Sogar vermeintlich harmlose Präparate wie Heilpflanzen können zu Allergien und zu unterschiedlichen Organschäden mit potenziell vitaler Bedrohung führen: Zu erwarten, dass wirksame Phytotherapeutika komplett nebenwirkungsfrei sind, ist eine Fehlannahme; alle wirksamen Substanzen können zu Nebenwirkungen führen, warnen die Autoren. Leider sei auch im Zuge der Verharmlosung von Phytotherapeutika und deren Klassifizierung als „Besondere Therapierichtung“ im Arzneimittelgesetz die notwendige wissenschaftliche Expertise beim Einsatz pflanzenheilkundlicher Präparate zunehmend in Deutschland reduziert worden. Auch Nahrungsergänzungsmittel und Tees bergen die Gefahr, teils bedrohliche Nebenwirkungen zu verursachen.

Zudem treten Wechselwirkungen zwischen komplementären bzw. alternativen Methoden und Arzneien und konventioneller Therapie häufiger auf als vielfach vermutet. So zeigen verschiedene Untersuchungen, dass bei einem Viertel bis zu 40 % der Patienten mit Interaktionen gerechnet werden muss.

Die Autoren verdeutlichen die Problematik am Beispiel der Misteltherapie und deren möglichen Interaktion mit modernen immunologischen Therapien: Die Mistel führt zu einer unspezifischen Immunstimulation. Neben zwar selten, aber gut charakterisierten Überempfindlichkeitsreaktionen ist aktuell unklar, ob durch den parallelen Einsatz der Misteltherapie zu modernen Immuntherapien ein erhöhtes Risiko für Autoimmunphänomene bestehen könnte.

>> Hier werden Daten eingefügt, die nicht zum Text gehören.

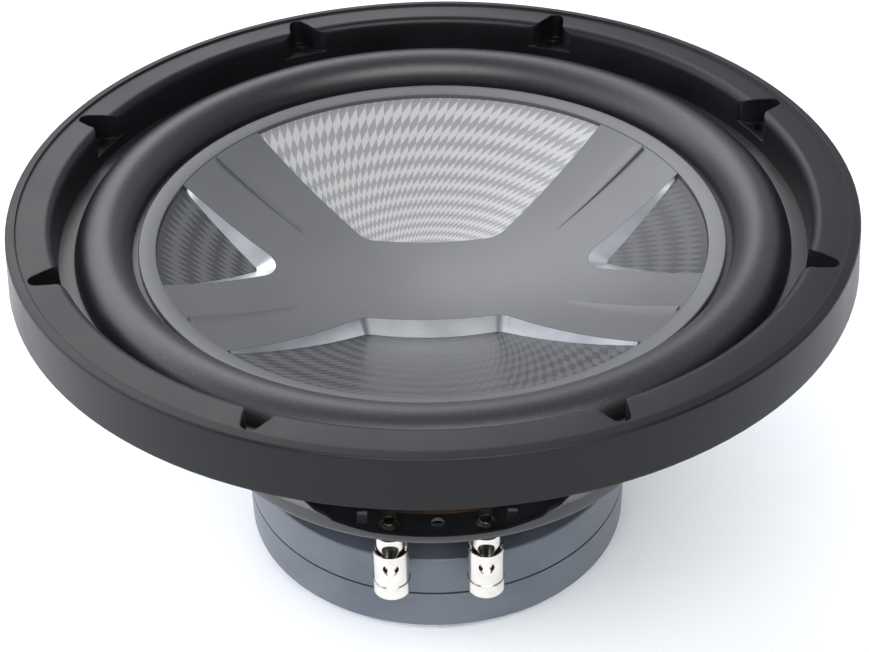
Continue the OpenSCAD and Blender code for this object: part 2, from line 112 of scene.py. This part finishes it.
def blend_colours(tree, fac, first, second, low=0.35, high=0.65):
    """Colour running from first to second as fac rises."""
    ramp = add(tree, "ShaderNodeValToRGB", None, {"Fac": fac})
    ramp.color_ramp.elements[0].position = low
    ramp.color_ramp.elements[0].color = colour(first)
    ramp.color_ramp.elements[1].position = high
    ramp.color_ramp.elements[1].color = colour(second)
    return ramp.outputs[0]


def bump(tree, shader, height, depth_mm, normal=None):
    """Relief of depth_mm on the shader, optionally on top of another normal."""
    made = add(tree, "ShaderNodeBump", {"Distance": depth_mm / 1000.0, "Strength": 1.0}, {"Height": height})
    if normal:
        tree.links.new(normal, made.inputs["Normal"])
    tree.links.new(made.outputs[0], shader.inputs["Normal"])


def rounded(tree, edge_mm):
    """Normal that makes edges look rounded by edge_mm."""
    return add(tree, "ShaderNodeBevel", {"Radius": edge_mm / 1000.0}, samples=4).outputs[0]


def surface(name, first, second, patch_mm, rough, grain_mm, grain_depth_mm,
            metallic=0.0, edge_mm=0.0, **inputs):
    """A finish with cloudy colour and gloss, fine grain, and edges that look rounded by edge_mm."""
    made, tree, shader = new_material(name, rough[0], metallic, **inputs)
    patch = noise(tree, patch_mm, 4.0)
    tree.links.new(blend_colours(tree, patch, first, second), shader.inputs["Base Color"])
    spread = add(tree, "ShaderNodeMapRange",
                 {"From Min": 0.3, "From Max": 0.7, "To Min": rough[0], "To Max": rough[1]}, {"Value": patch})
    tree.links.new(spread.outputs[0], shader.inputs["Roughness"])
    softened = rounded(tree, edge_mm) if edge_mm else None
    bump(tree, shader, noise(tree, grain_mm, 2.0), grain_depth_mm, softened)
    return made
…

Ein fehlendes Wissen um das potenzielle Schädigungspotenzial komplementärer und/oder alternativmedizinischer Methoden lässt bei vielen behandelnden Ärzten jedoch erst gar nicht den Gedanken einer hiermit in Zusammenhang stehenden Bedrohung aufkommen. Es bedarf daher einer intensiveren Wissensvermittlung über das potenzielle Schadenspotenzial von KAM-Methoden sowohl an Behandler als auch an ­Patienten, fordern die Autoren abschließend.